**Instruction**
Reproduce, exactly and in full, only the lines below from the one containing "is its origin" through the one containing "for body, members".
>> begin Given entries
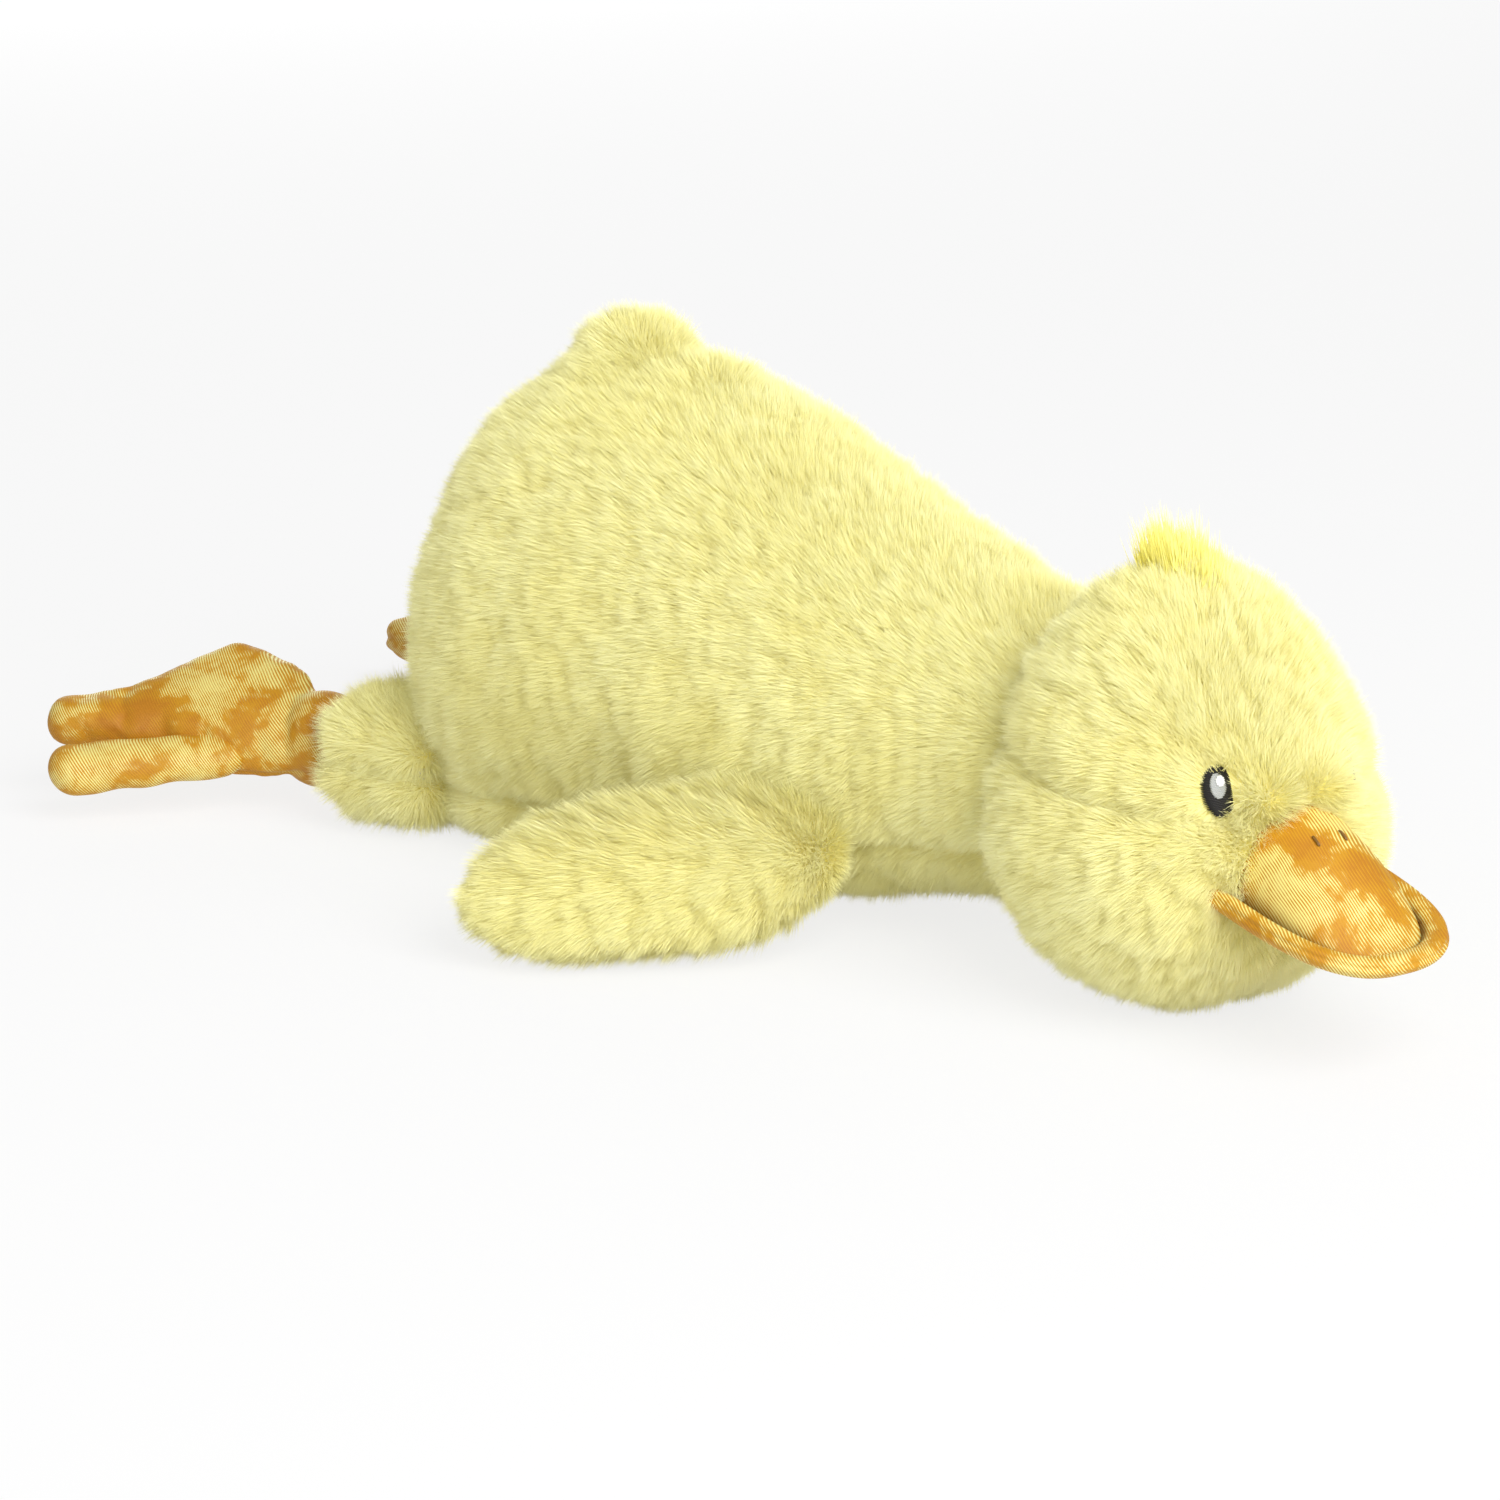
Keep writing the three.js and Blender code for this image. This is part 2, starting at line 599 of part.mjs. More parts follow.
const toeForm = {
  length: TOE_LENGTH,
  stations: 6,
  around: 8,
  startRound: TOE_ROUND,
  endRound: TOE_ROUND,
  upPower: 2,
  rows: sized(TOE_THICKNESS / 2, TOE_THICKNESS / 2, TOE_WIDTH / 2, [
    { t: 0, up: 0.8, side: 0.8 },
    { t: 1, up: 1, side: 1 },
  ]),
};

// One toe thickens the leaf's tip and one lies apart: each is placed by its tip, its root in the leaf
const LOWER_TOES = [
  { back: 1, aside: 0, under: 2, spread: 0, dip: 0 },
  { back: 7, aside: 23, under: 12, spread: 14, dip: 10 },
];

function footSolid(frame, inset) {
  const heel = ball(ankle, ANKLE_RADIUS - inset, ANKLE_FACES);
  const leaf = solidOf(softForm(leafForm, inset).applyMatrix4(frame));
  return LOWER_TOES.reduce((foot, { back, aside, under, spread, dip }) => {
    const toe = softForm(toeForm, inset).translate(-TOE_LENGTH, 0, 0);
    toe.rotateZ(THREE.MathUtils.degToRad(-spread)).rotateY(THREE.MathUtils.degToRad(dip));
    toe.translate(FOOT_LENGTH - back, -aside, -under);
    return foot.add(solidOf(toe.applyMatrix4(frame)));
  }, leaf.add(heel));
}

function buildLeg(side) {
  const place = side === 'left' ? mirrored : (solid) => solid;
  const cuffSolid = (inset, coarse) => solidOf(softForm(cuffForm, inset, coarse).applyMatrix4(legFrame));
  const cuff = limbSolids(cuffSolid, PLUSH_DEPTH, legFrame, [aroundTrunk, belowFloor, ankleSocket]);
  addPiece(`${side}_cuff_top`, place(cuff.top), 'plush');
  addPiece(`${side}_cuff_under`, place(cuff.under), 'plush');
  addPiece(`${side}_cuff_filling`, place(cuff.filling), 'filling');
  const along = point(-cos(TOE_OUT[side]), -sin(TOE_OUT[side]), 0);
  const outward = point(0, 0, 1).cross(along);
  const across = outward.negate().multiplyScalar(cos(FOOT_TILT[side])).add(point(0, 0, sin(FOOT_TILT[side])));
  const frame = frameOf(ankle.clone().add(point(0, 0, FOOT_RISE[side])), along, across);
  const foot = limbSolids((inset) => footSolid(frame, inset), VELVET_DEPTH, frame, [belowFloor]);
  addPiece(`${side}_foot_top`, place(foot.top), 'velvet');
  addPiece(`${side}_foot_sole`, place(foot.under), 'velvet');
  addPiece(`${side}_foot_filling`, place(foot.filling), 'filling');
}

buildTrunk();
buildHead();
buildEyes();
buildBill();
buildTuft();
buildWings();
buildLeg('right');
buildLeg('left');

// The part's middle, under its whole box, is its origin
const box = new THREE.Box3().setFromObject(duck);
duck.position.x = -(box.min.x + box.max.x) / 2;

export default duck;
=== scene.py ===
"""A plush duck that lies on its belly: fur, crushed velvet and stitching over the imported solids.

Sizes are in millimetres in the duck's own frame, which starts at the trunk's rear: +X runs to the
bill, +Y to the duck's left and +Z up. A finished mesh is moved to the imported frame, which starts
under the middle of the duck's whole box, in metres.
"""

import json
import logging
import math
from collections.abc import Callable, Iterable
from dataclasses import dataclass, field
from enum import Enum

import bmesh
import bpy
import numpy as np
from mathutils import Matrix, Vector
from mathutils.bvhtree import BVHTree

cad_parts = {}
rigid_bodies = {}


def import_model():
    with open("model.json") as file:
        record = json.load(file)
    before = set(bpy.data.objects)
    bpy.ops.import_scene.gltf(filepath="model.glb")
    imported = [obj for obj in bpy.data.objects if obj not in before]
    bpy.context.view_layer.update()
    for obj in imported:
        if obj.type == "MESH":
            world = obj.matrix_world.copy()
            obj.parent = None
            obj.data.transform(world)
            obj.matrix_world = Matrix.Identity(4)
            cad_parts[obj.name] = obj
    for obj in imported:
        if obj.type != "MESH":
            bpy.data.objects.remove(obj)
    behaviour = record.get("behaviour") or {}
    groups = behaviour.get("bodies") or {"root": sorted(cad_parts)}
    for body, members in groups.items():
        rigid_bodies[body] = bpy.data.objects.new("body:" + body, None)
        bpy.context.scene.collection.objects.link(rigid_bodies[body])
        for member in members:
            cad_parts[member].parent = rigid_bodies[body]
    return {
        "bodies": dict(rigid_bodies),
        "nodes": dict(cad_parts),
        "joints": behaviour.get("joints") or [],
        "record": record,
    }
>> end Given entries
>> begin Given entries
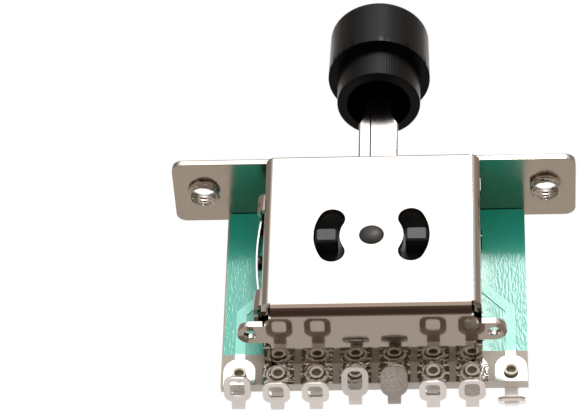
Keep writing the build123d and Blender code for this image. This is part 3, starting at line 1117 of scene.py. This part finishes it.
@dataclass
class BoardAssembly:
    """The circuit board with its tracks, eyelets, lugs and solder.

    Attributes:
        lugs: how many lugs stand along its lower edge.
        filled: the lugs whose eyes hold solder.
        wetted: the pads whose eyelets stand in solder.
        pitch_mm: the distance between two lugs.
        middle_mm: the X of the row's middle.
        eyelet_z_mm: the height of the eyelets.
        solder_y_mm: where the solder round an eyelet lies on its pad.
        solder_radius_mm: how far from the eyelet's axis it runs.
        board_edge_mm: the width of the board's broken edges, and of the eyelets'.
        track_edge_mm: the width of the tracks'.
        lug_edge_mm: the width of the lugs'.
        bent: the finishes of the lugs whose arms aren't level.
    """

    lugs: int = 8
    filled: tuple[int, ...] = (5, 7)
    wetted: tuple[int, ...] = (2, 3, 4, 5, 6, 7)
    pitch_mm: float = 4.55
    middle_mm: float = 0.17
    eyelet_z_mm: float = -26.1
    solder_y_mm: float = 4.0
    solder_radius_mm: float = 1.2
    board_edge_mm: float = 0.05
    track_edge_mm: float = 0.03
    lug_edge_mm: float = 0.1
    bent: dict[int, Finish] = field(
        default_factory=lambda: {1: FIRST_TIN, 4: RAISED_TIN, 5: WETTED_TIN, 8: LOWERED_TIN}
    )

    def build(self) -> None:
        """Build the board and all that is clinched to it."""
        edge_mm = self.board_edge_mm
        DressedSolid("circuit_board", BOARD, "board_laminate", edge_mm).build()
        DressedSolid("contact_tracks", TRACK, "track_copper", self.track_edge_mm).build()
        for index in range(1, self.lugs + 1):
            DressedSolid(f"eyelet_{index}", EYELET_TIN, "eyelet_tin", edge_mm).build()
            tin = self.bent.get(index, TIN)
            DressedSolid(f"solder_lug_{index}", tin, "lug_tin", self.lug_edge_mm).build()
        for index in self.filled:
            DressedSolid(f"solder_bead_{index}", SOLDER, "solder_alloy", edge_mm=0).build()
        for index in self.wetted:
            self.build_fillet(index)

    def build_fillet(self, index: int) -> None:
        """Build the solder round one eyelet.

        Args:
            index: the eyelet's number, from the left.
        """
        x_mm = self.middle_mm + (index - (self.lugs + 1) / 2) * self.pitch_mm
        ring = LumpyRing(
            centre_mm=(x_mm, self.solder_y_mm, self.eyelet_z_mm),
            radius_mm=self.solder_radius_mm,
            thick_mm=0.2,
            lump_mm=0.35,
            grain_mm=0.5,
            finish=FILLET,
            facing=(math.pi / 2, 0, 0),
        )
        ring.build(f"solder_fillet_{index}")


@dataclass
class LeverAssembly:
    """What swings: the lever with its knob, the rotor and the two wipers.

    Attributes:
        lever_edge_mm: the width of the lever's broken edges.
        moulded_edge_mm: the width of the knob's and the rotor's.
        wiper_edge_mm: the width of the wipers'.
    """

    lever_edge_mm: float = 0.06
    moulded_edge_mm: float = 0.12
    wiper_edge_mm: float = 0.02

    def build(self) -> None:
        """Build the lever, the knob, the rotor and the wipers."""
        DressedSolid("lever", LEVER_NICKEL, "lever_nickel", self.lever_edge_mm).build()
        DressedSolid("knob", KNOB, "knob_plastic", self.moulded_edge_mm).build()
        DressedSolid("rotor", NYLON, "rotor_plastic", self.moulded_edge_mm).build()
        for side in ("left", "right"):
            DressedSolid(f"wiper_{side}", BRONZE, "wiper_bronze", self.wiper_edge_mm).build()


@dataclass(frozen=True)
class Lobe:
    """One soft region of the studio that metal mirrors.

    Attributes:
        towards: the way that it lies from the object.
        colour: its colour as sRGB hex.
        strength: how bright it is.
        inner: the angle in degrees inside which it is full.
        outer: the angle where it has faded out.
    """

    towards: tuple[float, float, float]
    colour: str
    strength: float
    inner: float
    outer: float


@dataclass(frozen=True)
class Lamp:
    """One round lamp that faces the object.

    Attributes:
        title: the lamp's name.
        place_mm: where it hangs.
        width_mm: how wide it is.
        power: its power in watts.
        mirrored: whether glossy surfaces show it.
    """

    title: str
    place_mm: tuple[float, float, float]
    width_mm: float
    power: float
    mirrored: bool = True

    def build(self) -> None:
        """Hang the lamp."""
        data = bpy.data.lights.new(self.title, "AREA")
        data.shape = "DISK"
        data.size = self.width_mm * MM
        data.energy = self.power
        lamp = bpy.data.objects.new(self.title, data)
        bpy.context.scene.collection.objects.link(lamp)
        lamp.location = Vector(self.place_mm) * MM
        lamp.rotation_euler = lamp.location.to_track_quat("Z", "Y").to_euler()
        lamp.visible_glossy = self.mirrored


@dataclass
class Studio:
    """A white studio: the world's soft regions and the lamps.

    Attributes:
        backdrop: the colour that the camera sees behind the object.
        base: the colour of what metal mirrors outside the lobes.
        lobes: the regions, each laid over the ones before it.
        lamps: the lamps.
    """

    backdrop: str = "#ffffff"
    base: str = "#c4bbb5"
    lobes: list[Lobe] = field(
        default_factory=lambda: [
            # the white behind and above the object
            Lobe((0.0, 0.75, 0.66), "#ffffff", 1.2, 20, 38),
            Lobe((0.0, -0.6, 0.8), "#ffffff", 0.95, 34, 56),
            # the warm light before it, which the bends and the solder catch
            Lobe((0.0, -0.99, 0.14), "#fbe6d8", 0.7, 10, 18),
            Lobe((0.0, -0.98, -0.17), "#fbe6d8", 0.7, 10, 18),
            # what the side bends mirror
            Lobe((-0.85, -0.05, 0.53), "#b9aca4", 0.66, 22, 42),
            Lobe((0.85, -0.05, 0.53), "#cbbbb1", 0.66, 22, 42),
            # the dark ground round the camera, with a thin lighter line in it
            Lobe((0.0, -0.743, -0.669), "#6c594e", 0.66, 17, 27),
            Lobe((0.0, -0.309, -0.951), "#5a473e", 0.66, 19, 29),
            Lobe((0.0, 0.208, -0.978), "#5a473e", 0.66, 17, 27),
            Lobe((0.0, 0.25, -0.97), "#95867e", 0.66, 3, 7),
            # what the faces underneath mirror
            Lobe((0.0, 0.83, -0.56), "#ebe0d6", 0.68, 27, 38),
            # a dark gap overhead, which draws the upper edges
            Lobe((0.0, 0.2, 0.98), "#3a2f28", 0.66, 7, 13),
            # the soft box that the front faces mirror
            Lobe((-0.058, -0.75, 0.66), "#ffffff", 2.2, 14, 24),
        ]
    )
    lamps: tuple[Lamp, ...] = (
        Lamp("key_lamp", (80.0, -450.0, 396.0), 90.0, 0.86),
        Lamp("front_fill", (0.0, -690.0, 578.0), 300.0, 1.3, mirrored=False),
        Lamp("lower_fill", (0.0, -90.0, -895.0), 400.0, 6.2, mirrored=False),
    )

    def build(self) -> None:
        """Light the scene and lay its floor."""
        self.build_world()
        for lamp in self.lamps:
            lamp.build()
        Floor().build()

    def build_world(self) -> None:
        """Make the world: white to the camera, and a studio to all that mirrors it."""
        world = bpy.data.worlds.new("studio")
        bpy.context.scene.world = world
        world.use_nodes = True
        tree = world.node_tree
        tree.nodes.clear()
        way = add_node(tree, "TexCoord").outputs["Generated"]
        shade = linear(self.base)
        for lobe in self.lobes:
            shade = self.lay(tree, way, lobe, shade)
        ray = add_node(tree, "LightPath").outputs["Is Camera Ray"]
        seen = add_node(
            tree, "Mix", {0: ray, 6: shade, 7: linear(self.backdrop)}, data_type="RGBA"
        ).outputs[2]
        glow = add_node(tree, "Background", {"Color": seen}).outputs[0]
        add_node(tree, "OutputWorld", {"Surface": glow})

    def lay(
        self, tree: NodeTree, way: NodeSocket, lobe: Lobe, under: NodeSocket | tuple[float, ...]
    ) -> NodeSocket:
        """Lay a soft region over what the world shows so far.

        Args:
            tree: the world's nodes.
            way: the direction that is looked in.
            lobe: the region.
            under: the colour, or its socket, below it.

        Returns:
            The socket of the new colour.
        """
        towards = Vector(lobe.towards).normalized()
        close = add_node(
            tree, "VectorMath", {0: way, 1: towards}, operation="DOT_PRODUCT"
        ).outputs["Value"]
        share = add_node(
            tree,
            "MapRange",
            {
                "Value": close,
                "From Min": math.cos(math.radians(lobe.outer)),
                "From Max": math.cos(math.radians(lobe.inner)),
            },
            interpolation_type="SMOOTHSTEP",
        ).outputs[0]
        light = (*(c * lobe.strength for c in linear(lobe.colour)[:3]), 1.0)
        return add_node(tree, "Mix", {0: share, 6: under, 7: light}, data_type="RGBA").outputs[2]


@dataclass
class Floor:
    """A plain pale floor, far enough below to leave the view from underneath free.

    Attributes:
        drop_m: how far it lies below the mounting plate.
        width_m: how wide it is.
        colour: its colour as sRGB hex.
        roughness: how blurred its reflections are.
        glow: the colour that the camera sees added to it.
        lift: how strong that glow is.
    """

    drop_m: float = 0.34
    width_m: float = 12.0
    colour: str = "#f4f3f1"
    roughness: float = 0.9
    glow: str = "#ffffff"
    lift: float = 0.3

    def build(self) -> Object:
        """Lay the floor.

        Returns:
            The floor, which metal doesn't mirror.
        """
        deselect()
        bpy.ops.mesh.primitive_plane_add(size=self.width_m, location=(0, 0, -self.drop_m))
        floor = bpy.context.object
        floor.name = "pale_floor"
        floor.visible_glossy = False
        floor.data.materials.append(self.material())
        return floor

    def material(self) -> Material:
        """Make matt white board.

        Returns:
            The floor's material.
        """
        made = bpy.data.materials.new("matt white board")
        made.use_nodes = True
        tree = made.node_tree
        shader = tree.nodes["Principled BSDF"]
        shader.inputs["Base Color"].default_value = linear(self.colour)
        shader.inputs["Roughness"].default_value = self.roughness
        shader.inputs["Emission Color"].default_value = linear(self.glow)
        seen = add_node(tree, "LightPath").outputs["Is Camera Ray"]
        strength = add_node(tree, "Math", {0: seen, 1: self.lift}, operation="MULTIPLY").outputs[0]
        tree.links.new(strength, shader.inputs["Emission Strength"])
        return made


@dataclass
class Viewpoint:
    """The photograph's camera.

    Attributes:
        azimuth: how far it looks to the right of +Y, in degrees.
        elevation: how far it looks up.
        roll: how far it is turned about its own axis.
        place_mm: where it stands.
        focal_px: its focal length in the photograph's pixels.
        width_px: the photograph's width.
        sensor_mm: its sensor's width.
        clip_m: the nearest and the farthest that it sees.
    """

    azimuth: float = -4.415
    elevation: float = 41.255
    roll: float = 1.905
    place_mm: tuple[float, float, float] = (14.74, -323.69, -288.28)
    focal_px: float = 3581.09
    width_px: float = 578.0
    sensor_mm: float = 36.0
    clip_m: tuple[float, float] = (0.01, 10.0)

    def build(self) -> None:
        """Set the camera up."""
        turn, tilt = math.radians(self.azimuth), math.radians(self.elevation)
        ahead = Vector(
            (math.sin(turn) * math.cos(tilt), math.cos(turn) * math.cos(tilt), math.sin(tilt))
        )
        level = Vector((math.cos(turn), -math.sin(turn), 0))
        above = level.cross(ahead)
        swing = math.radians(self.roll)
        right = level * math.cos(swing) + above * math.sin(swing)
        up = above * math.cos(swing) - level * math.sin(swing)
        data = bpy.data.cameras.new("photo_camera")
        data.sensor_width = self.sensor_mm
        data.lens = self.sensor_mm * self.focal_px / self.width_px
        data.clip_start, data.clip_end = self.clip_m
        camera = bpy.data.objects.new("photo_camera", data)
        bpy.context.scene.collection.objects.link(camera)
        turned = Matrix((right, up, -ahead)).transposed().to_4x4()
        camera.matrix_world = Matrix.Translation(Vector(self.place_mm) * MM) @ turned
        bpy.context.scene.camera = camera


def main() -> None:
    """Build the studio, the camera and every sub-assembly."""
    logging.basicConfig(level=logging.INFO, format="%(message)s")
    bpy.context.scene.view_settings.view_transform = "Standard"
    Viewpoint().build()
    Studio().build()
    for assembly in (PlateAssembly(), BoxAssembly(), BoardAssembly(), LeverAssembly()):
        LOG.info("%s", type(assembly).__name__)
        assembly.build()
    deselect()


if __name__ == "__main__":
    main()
>> end Given entries
>> begin Given entries
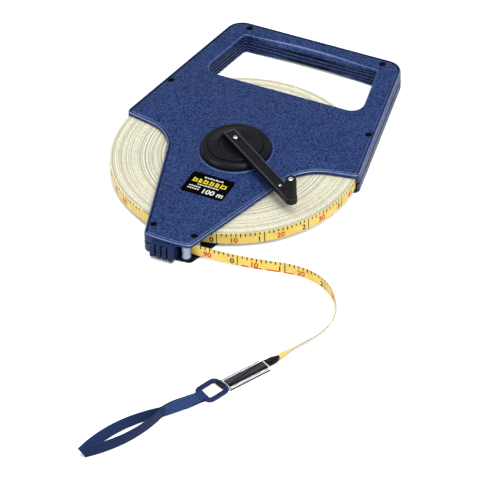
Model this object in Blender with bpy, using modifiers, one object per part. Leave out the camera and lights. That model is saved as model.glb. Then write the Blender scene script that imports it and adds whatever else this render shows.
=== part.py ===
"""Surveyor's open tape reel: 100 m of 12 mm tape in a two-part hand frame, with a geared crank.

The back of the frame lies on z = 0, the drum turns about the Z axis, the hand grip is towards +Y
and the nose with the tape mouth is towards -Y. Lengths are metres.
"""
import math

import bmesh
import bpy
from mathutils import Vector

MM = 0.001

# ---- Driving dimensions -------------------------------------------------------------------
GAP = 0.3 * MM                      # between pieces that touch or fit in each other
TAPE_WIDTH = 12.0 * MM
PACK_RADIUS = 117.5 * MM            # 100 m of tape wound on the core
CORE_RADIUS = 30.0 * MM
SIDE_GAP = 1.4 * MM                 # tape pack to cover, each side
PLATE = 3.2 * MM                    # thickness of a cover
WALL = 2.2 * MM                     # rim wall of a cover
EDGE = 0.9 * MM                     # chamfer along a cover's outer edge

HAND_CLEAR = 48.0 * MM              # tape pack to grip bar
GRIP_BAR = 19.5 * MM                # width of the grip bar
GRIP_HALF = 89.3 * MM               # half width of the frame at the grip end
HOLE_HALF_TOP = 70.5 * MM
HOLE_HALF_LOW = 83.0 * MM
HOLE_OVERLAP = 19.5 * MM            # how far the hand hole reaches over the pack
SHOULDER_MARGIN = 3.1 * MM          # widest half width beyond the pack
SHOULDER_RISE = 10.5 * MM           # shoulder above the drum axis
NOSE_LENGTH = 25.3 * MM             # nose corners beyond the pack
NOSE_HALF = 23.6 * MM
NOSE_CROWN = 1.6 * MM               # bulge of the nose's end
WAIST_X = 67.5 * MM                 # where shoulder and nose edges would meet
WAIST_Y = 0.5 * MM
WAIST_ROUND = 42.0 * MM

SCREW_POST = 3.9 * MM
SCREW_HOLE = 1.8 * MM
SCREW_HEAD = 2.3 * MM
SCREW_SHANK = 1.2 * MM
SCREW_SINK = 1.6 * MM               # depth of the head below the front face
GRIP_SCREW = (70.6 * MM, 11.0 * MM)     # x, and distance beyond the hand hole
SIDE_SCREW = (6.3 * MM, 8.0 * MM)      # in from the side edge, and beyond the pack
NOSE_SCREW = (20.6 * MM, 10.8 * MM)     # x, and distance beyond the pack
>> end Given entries
**Answer**
// The part's middle, under its whole box, is its origin
const box = new THREE.Box3().setFromObject(duck);
duck.position.x = -(box.min.x + box.max.x) / 2;

export default duck;
=== scene.py ===
"""A plush duck that lies on its belly: fur, crushed velvet and stitching over the imported solids.

Sizes are in millimetres in the duck's own frame, which starts at the trunk's rear: +X runs to the
bill, +Y to the duck's left and +Z up. A finished mesh is moved to the imported frame, which starts
under the middle of the duck's whole box, in metres.
"""

import json
import logging
import math
from collections.abc import Callable, Iterable
from dataclasses import dataclass, field
from enum import Enum

import bmesh
import bpy
import numpy as np
from mathutils import Matrix, Vector
from mathutils.bvhtree import BVHTree

cad_parts = {}
rigid_bodies = {}


def import_model():
    with open("model.json") as file:
        record = json.load(file)
    before = set(bpy.data.objects)
    bpy.ops.import_scene.gltf(filepath="model.glb")
    imported = [obj for obj in bpy.data.objects if obj not in before]
    bpy.context.view_layer.update()
    for obj in imported:
        if obj.type == "MESH":
            world = obj.matrix_world.copy()
            obj.parent = None
            obj.data.transform(world)
            obj.matrix_world = Matrix.Identity(4)
            cad_parts[obj.name] = obj
    for obj in imported:
        if obj.type != "MESH":
            bpy.data.objects.remove(obj)
    behaviour = record.get("behaviour") or {}
    groups = behaviour.get("bodies") or {"root": sorted(cad_parts)}
    for body, members in groups.items():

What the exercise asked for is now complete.